** Start AVAILABLE DATA **

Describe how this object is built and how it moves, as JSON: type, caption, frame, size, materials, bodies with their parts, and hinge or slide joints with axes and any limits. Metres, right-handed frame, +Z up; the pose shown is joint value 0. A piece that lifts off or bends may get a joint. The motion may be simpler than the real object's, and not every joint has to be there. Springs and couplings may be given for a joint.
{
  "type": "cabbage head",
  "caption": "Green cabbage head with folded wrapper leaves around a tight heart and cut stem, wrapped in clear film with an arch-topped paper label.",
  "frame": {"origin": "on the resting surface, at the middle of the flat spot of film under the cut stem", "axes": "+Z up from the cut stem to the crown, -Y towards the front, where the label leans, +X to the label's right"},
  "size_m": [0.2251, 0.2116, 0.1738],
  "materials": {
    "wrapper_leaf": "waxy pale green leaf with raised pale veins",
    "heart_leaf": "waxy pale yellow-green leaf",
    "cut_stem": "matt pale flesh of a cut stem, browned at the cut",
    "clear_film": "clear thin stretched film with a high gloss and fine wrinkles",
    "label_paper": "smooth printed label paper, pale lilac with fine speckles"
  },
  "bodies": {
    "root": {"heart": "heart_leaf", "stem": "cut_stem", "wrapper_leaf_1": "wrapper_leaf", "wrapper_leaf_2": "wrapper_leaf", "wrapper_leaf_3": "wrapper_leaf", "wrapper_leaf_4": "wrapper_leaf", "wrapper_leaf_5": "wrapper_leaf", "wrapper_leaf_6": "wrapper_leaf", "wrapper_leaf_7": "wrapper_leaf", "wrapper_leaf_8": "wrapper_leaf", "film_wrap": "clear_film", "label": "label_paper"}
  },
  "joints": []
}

** End AVAILABLE DATA **

## WRITTEN PROBLEM:
Repeat the material from above exactly, word for word.

## ANSWER IN FULL:
Describe how this object is built and how it moves, as JSON: type, caption, frame, size, materials, bodies with their parts, and hinge or slide joints with axes and any limits. Metres, right-handed frame, +Z up; the pose shown is joint value 0. A piece that lifts off or bends may get a joint. The motion may be simpler than the real object's, and not every joint has to be there. Springs and couplings may be given for a joint.
{
  "type": "cabbage head",
  "caption": "Green cabbage head with folded wrapper leaves around a tight heart and cut stem, wrapped in clear film with an arch-topped paper label.",
  "frame": {"origin": "on the resting surface, at the middle of the flat spot of film under the cut stem", "axes": "+Z up from the cut stem to the crown, -Y towards the front, where the label leans, +X to the label's right"},
  "size_m": [0.2251, 0.2116, 0.1738],
  "materials": {
    "wrapper_leaf": "waxy pale green leaf with raised pale veins",
    "heart_leaf": "waxy pale yellow-green leaf",
    "cut_stem": "matt pale flesh of a cut stem, browned at the cut",
    "clear_film": "clear thin stretched film with a high gloss and fine wrinkles",
    "label_paper": "smooth printed label paper, pale lilac with fine speckles"
  },
  "bodies": {
    "root": {"heart": "heart_leaf", "stem": "cut_stem", "wrapper_leaf_1": "wrapper_leaf", "wrapper_leaf_2": "wrapper_leaf", "wrapper_leaf_3": "wrapper_leaf", "wrapper_leaf_4": "wrapper_leaf", "wrapper_leaf_5": "wrapper_leaf", "wrapper_leaf_6": "wrapper_leaf", "wrapper_leaf_7": "wrapper_leaf", "wrapper_leaf_8": "wrapper_leaf", "film_wrap": "clear_film", "label": "label_paper"}
  },
  "joints": []
}